Datasets: US, EU (multi-region) or specific regions

Benefits:

  • Geographic redundancy
  • Lower latency for global users
  • Higher availability

Limitation: Cannot change location after creation

Disaster Recovery

Backup Strategy

Table snapshots: Point-in-time copies

Table clones: Lightweight copies (copy-on-write)

Cross-region copy: Export and re-import in another region

Time travel: Query data from up to 7 days ago

Pattern: Periodic exports to Cloud Storage in multi-region

Time Travel

Purpose: Query historical data without explicit backups

Duration: 7 days default (configurable 2-7 days)

Use cases:

  • Recover accidentally deleted/modified data
  • Compare data over time
  • Audit changes

Query syntax: FOR SYSTEM_TIME AS OF timestamp

Deleted Table Recovery

Duration: Restore deleted tables within 7 days

Limitation: Dataset deletion is permanent (cannot recover)

Scalability

Automatic Scaling

Query processing: Thousands of concurrent queries

Storage: Exabyte scale

No tuning: Automatic resource allocation

Slots: Units of computational capacity (automatic or reserved)

Reservation and Slots

On-demand (default): Pay per query, automatic capacity

Flat-rate pricing: Reserve slots, predictable cost

Flex slots: Commit for 60 seconds minimum

Use reserved when: Predictable workload, >$10K/month queries

Cost Optimization

Query Costs

Pricing: $5 per TB processed (first 1 TB/month free)

Optimization:

  • Partition and cluster tables
  • Select specific columns (not *)
  • Use table preview (free)
  • Cache query results (24 hours free)
  • Approximate aggregation functions
  • Streaming buffer charges

Storage Costs

Active: $0.020/GB/month Long-term (90+ days): $0.010/GB/month (automatic)

Optimization:

  • Delete unused tables
  • Use table expiration
  • Export to Cloud Storage (cheaper long-term)
  • Partition pruning

Monitoring

Metrics:

  • Bytes scanned per query
  • Slot utilization (reserved pricing)
  • Storage trends

Set budgets: Alert when costs exceed threshold

Security

Encryption

At rest: Automatic (Google-managed or CMEK)

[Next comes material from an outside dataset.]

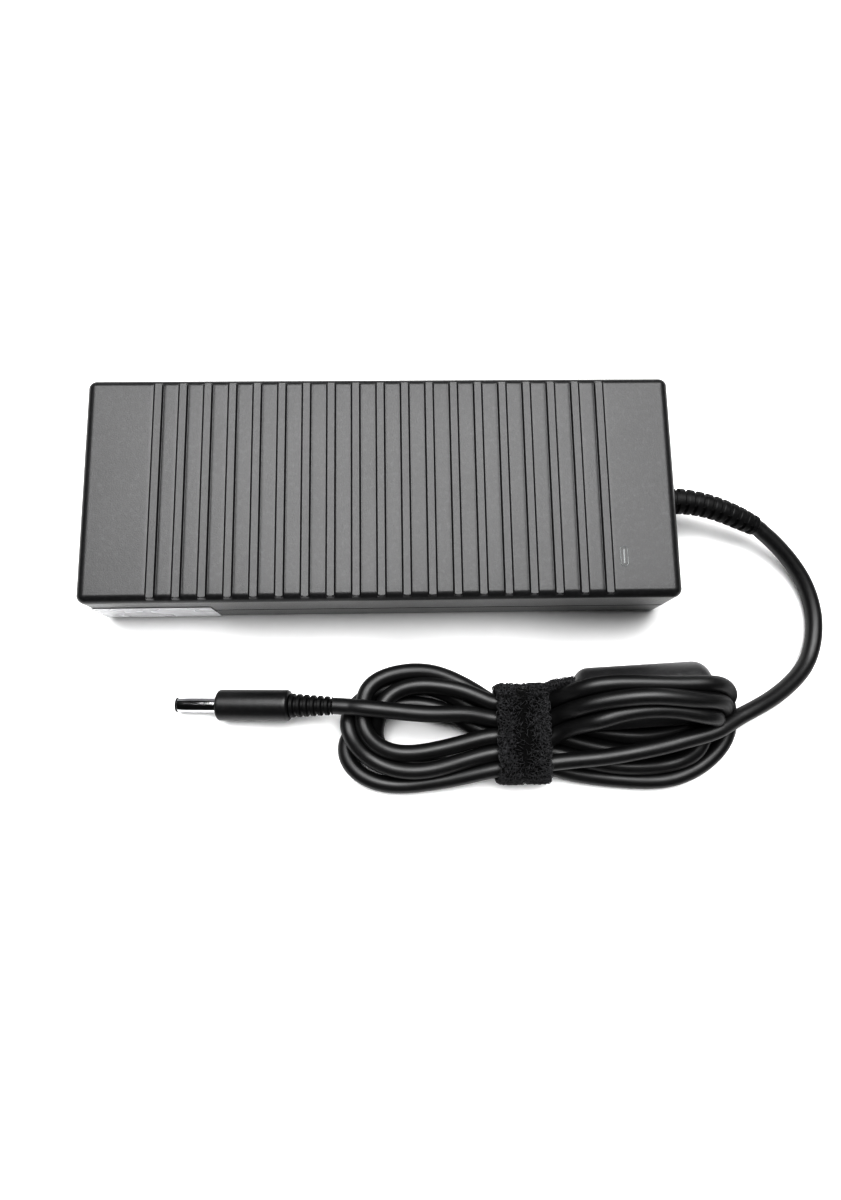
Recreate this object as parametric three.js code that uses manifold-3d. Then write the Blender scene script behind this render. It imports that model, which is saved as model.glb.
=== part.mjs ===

In transit: TLS by default

Column-level encryption: Application-level before load

Access Logging

Audit logs:

  • Admin Activity (dataset/table changes)
  • Data Access (must enable, query logs)

Use for: Compliance, security investigations

VPC Service Controls

Purpose: Prevent data exfiltration

Pattern: BigQuery inside perimeter, cannot export outside

Best Practices

Schema Design

  • Denormalize for performance (avoid JOINs)
  • Use nested/repeated fields (STRUCT, ARRAY)
  • Partition by date/timestamp
  • Cluster by high-cardinality columns

Query Patterns

  • Filter early in WHERE clause
  • Avoid SELECT * in production
  • Use materialized views for common aggregations
  • Sample large datasets for exploration (TABLESAMPLE)

Data Lifecycle

  • Set table expiration for temporary data
  • Archive to Cloud Storage for long-term
  • Use partitioned tables for time-series
  • Enable time travel for 7 days

Cost Management

  • Estimate before running (dry run)
  • Use query validator
  • Set maximum bytes billed
  • Monitor spending with billing exports

Exam Focus

Core Concepts

  • Serverless data warehouse (no infrastructure)
  • Separation of storage and compute
  • Analytics (OLAP), not transactions (OLTP)
  • Pay per query (on-demand) or slots (reserved)

Use Cases

  • Data warehouse and BI
  • Log analysis at scale
  • Ad-hoc analytics
  • BigQuery ML for predictions
  • NOT for: OLTP, low-latency K/V, small databases

Performance

  • Partitioning (reduce data scanned)
  • Clustering (faster queries)
  • Materialized views (precompute)
  • Query optimization patterns

DLP API

  • Discover sensitive data (PII, PHI)
  • De-identification techniques
  • Compliance (GDPR, HIPAA, PCI-DSS)
  • Automated scanning patterns

Cost Optimization

  • Partition and cluster
  • Avoid SELECT *
  • Use caching
  • Long-term storage (automatic after 90 days)
  • Reserved slots for predictable workload

Integration

  • Federated queries (Cloud Storage, Bigtable, Cloud SQL)
  • Streaming inserts vs batch loading
  • Export to Cloud Storage
  • BigQuery ML

Disaster Recovery

  • Time travel (7 days)
  • Table snapshots
  • Cross-region exports
  • Deleted table recovery (7 days)